* Short task: Output the material below in full, exactly as it is.

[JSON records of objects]
++++
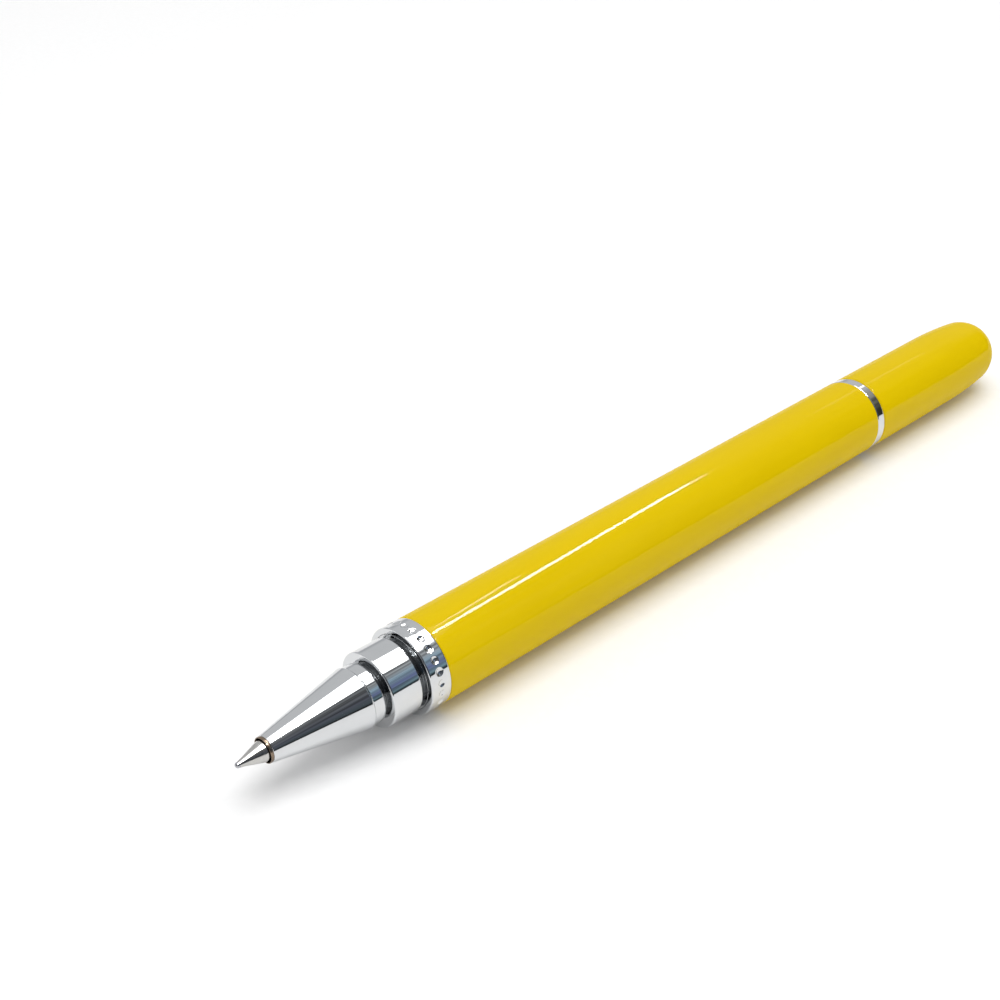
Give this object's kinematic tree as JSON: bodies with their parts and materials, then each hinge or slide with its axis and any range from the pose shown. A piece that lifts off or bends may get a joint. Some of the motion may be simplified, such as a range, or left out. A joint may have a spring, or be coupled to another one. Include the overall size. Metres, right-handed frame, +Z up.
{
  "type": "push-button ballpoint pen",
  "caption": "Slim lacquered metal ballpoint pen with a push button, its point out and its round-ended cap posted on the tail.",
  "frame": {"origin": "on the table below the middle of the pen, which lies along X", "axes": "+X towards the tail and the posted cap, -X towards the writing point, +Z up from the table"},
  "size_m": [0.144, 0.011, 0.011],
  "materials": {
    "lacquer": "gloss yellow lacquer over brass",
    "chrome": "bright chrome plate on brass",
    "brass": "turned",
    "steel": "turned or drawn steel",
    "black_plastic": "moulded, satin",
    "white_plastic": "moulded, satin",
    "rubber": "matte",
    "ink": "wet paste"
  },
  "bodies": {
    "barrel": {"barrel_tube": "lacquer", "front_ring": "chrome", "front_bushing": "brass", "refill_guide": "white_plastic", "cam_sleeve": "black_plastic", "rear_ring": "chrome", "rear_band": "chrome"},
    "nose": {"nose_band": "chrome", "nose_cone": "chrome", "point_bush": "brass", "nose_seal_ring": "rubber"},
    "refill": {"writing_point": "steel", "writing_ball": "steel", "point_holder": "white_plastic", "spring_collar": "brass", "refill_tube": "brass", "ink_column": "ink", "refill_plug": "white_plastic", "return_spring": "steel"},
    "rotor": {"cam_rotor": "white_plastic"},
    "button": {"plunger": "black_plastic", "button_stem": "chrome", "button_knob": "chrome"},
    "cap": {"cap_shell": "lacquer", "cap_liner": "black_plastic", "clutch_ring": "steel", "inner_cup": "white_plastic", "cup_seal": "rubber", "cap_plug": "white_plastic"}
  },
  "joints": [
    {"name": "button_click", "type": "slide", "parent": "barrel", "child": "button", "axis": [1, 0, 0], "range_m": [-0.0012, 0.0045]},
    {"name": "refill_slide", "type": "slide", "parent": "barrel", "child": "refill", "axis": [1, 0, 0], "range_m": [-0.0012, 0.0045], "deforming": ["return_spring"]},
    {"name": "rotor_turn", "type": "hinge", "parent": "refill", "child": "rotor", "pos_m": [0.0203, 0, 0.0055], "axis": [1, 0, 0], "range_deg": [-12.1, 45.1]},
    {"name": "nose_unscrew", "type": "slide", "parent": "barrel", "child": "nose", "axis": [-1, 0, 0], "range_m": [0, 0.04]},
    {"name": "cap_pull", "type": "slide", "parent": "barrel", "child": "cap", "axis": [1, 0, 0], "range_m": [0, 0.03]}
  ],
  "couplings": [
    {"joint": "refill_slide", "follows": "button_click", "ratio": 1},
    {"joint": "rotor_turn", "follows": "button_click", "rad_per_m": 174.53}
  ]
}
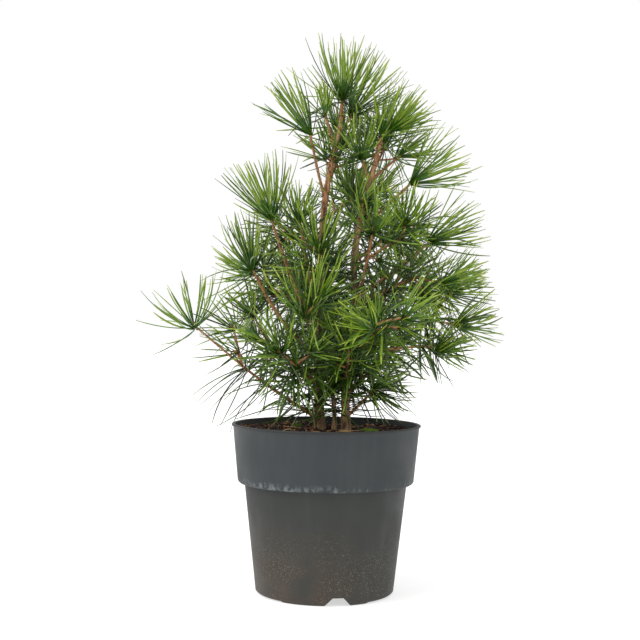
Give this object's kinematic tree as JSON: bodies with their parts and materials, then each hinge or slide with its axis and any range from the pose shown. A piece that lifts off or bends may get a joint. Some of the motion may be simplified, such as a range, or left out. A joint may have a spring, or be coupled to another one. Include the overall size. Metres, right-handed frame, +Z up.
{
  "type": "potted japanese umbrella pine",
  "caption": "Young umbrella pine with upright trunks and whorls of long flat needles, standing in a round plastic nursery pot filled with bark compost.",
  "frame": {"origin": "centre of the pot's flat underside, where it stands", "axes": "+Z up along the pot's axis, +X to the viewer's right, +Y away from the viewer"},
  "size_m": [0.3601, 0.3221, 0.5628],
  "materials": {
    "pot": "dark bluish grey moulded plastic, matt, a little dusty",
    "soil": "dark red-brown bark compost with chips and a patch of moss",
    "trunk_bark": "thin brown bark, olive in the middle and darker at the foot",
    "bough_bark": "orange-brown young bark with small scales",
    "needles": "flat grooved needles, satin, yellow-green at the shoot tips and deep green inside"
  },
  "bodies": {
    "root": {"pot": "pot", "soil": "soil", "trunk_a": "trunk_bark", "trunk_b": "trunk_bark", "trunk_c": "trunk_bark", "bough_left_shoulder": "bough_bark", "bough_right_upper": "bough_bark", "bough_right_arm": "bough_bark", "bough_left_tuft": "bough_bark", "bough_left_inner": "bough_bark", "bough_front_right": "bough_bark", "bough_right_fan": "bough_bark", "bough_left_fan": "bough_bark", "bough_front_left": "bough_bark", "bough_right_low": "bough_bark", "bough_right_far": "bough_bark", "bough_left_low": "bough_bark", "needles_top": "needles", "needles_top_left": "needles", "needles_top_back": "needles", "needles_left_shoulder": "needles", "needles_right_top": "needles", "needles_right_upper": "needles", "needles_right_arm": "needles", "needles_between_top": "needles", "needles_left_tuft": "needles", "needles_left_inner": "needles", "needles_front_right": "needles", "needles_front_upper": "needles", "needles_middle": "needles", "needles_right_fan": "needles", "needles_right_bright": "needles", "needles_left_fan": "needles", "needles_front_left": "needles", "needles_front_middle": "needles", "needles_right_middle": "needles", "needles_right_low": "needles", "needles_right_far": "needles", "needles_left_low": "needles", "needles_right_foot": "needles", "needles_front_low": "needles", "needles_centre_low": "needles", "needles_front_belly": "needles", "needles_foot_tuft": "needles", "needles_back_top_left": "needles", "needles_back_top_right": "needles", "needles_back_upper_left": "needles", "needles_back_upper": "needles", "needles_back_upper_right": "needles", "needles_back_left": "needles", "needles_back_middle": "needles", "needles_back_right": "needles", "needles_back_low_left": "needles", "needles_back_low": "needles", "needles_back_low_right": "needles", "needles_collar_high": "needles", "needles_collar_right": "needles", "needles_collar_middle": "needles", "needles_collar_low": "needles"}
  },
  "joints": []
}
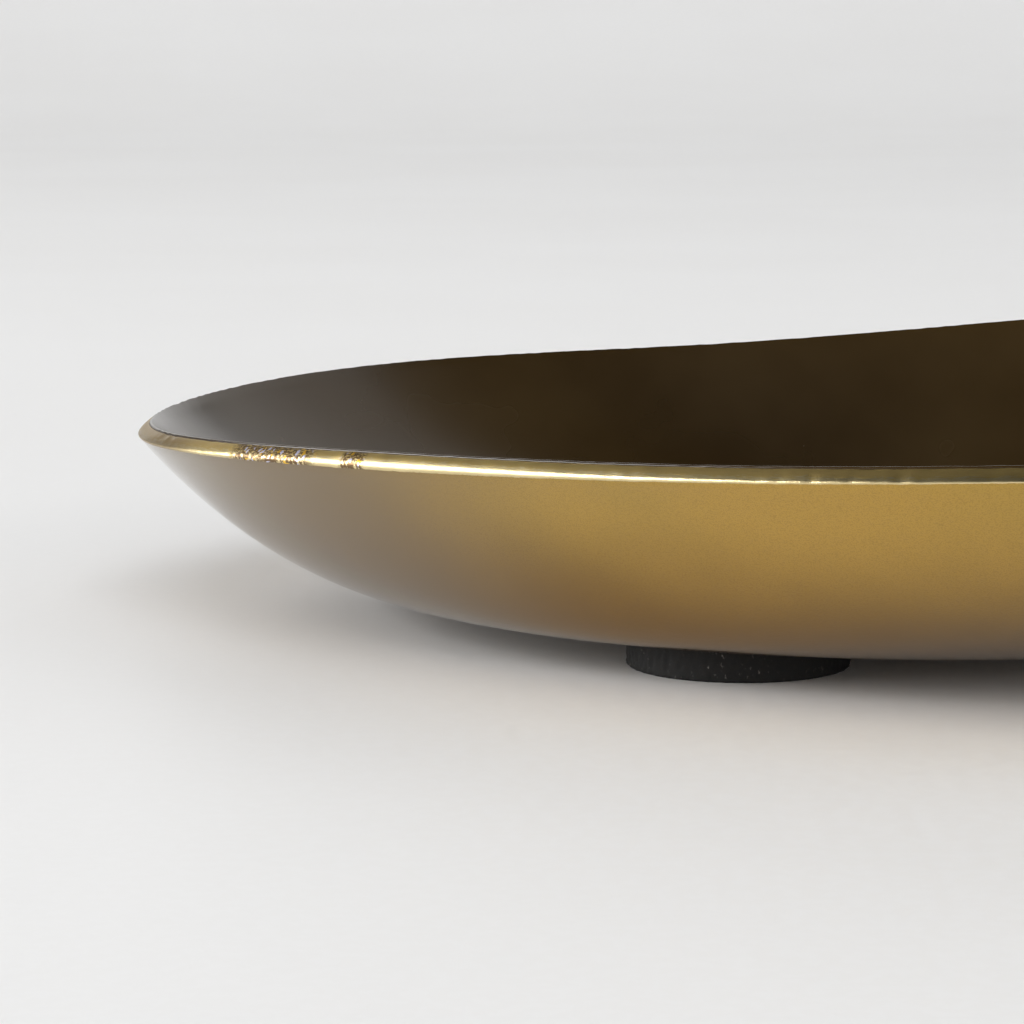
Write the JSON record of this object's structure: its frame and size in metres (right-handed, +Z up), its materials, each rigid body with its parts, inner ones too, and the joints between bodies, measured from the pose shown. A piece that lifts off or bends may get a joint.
++++
* Result:
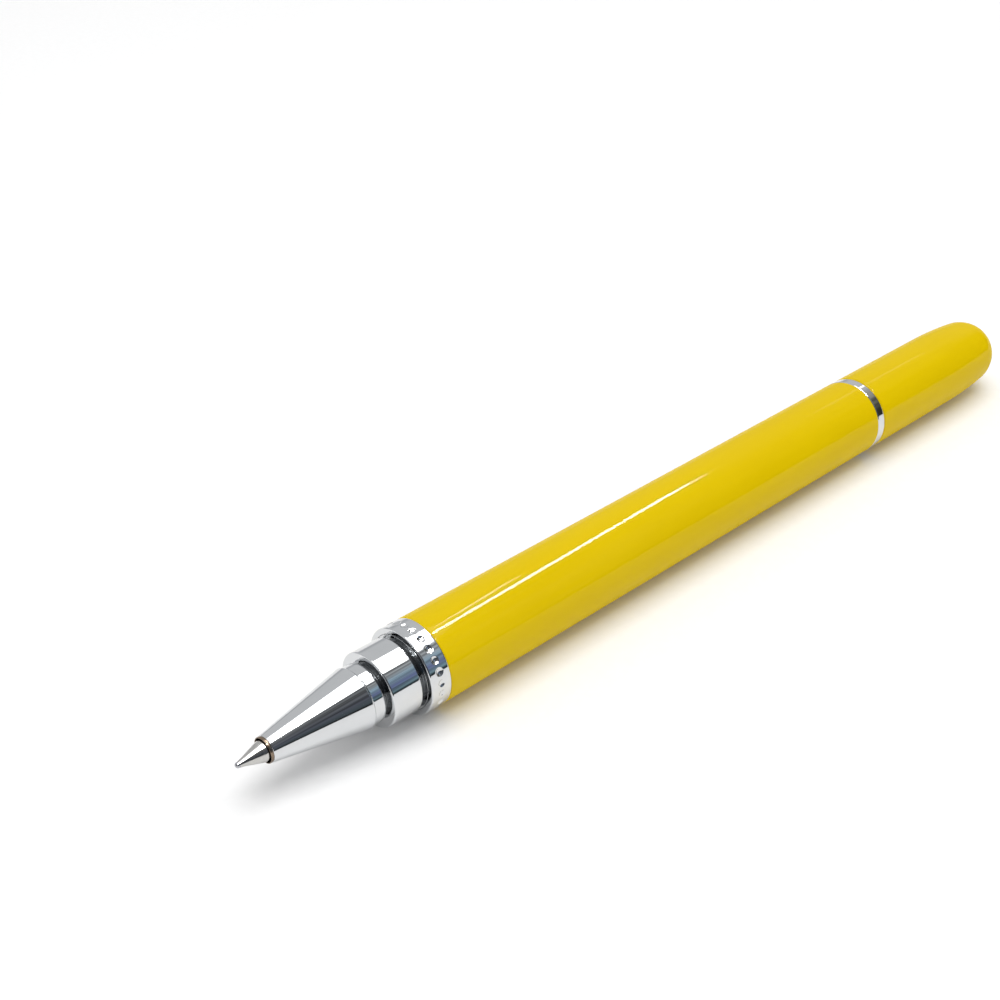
Give this object's kinematic tree as JSON: bodies with their parts and materials, then each hinge or slide with its axis and any range from the pose shown. A piece that lifts off or bends may get a joint. Some of the motion may be simplified, such as a range, or left out. A joint may have a spring, or be coupled to another one. Include the overall size. Metres, right-handed frame, +Z up.
{
  "type": "push-button ballpoint pen",
  "caption": "Slim lacquered metal ballpoint pen with a push button, its point out and its round-ended cap posted on the tail.",
  "frame": {"origin": "on the table below the middle of the pen, which lies along X", "axes": "+X towards the tail and the posted cap, -X towards the writing point, +Z up from the table"},
  "size_m": [0.144, 0.011, 0.011],
  "materials": {
    "lacquer": "gloss yellow lacquer over brass",
    "chrome": "bright chrome plate on brass",
    "brass": "turned",
    "steel": "turned or drawn steel",
    "black_plastic": "moulded, satin",
    "white_plastic": "moulded, satin",
    "rubber": "matte",
    "ink": "wet paste"
  },
  "bodies": {
    "barrel": {"barrel_tube": "lacquer", "front_ring": "chrome", "front_bushing": "brass", "refill_guide": "white_plastic", "cam_sleeve": "black_plastic", "rear_ring": "chrome", "rear_band": "chrome"},
    "nose": {"nose_band": "chrome", "nose_cone": "chrome", "point_bush": "brass", "nose_seal_ring": "rubber"},
    "refill": {"writing_point": "steel", "writing_ball": "steel", "point_holder": "white_plastic", "spring_collar": "brass", "refill_tube": "brass", "ink_column": "ink", "refill_plug": "white_plastic", "return_spring": "steel"},
    "rotor": {"cam_rotor": "white_plastic"},
    "button": {"plunger": "black_plastic", "button_stem": "chrome", "button_knob": "chrome"},
    "cap": {"cap_shell": "lacquer", "cap_liner": "black_plastic", "clutch_ring": "steel", "inner_cup": "white_plastic", "cup_seal": "rubber", "cap_plug": "white_plastic"}
  },
  "joints": [
    {"name": "button_click", "type": "slide", "parent": "barrel", "child": "button", "axis": [1, 0, 0], "range_m": [-0.0012, 0.0045]},
    {"name": "refill_slide", "type": "slide", "parent": "barrel", "child": "refill", "axis": [1, 0, 0], "range_m": [-0.0012, 0.0045], "deforming": ["return_spring"]},
    {"name": "rotor_turn", "type": "hinge", "parent": "refill", "child": "rotor", "pos_m": [0.0203, 0, 0.0055], "axis": [1, 0, 0], "range_deg": [-12.1, 45.1]},
    {"name": "nose_unscrew", "type": "slide", "parent": "barrel", "child": "nose", "axis": [-1, 0, 0], "range_m": [0, 0.04]},
    {"name": "cap_pull", "type": "slide", "parent": "barrel", "child": "cap", "axis": [1, 0, 0], "range_m": [0, 0.03]}
  ],
  "couplings": [
    {"joint": "refill_slide", "follows": "button_click", "ratio": 1},
    {"joint": "rotor_turn", "follows": "button_click", "rad_per_m": 174.53}
  ]
}
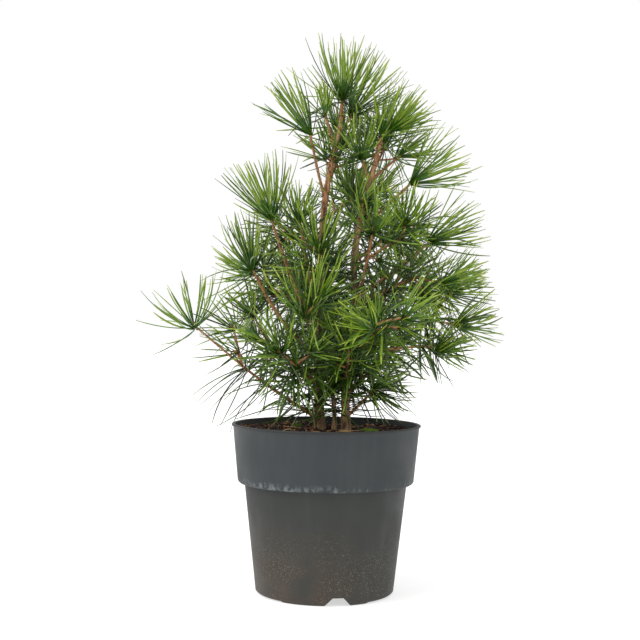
Give this object's kinematic tree as JSON: bodies with their parts and materials, then each hinge or slide with its axis and any range from the pose shown. A piece that lifts off or bends may get a joint. Some of the motion may be simplified, such as a range, or left out. A joint may have a spring, or be coupled to another one. Include the overall size. Metres, right-handed frame, +Z up.
{
  "type": "potted japanese umbrella pine",
  "caption": "Young umbrella pine with upright trunks and whorls of long flat needles, standing in a round plastic nursery pot filled with bark compost.",
  "frame": {"origin": "centre of the pot's flat underside, where it stands", "axes": "+Z up along the pot's axis, +X to the viewer's right, +Y away from the viewer"},
  "size_m": [0.3601, 0.3221, 0.5628],
  "materials": {
    "pot": "dark bluish grey moulded plastic, matt, a little dusty",
    "soil": "dark red-brown bark compost with chips and a patch of moss",
    "trunk_bark": "thin brown bark, olive in the middle and darker at the foot",
    "bough_bark": "orange-brown young bark with small scales",
    "needles": "flat grooved needles, satin, yellow-green at the shoot tips and deep green inside"
  },
  "bodies": {
    "root": {"pot": "pot", "soil": "soil", "trunk_a": "trunk_bark", "trunk_b": "trunk_bark", "trunk_c": "trunk_bark", "bough_left_shoulder": "bough_bark", "bough_right_upper": "bough_bark", "bough_right_arm": "bough_bark", "bough_left_tuft": "bough_bark", "bough_left_inner": "bough_bark", "bough_front_right": "bough_bark", "bough_right_fan": "bough_bark", "bough_left_fan": "bough_bark", "bough_front_left": "bough_bark", "bough_right_low": "bough_bark", "bough_right_far": "bough_bark", "bough_left_low": "bough_bark", "needles_top": "needles", "needles_top_left": "needles", "needles_top_back": "needles", "needles_left_shoulder": "needles", "needles_right_top": "needles", "needles_right_upper": "needles", "needles_right_arm": "needles", "needles_between_top": "needles", "needles_left_tuft": "needles", "needles_left_inner": "needles", "needles_front_right": "needles", "needles_front_upper": "needles", "needles_middle": "needles", "needles_right_fan": "needles", "needles_right_bright": "needles", "needles_left_fan": "needles", "needles_front_left": "needles", "needles_front_middle": "needles", "needles_right_middle": "needles", "needles_right_low": "needles", "needles_right_far": "needles", "needles_left_low": "needles", "needles_right_foot": "needles", "needles_front_low": "needles", "needles_centre_low": "needles", "needles_front_belly": "needles", "needles_foot_tuft": "needles", "needles_back_top_left": "needles", "needles_back_top_right": "needles", "needles_back_upper_left": "needles", "needles_back_upper": "needles", "needles_back_upper_right": "needles", "needles_back_left": "needles", "needles_back_middle": "needles", "needles_back_right": "needles", "needles_back_low_left": "needles", "needles_back_low": "needles", "needles_back_low_right": "needles", "needles_collar_high": "needles", "needles_collar_right": "needles", "needles_collar_middle": "needles", "needles_collar_low": "needles"}
  },
  "joints": []
}
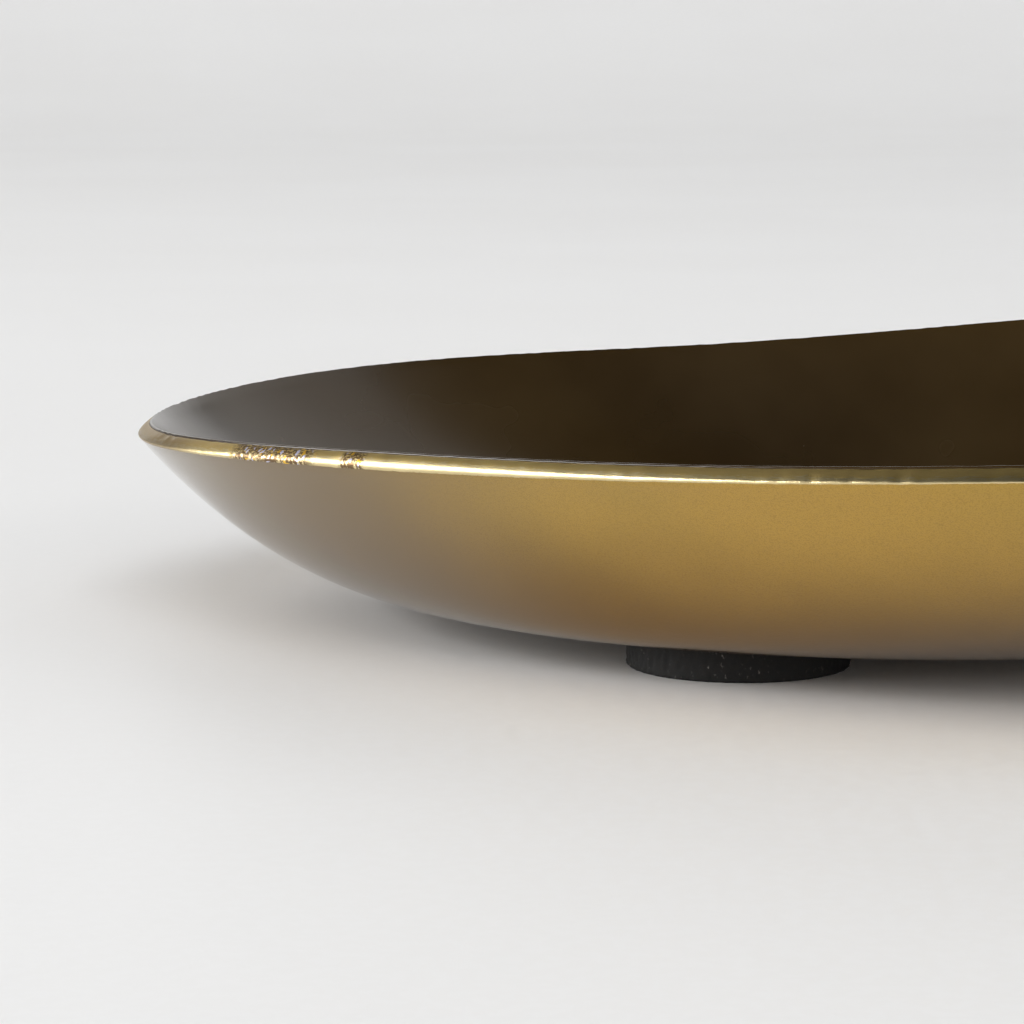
Write the JSON record of this object's structure: its frame and size in metres (right-handed, +Z up), its materials, each rigid body with its parts, inner ones too, and the joints between bodies, measured from the pose shown. A piece that lifts off or bends may get a joint.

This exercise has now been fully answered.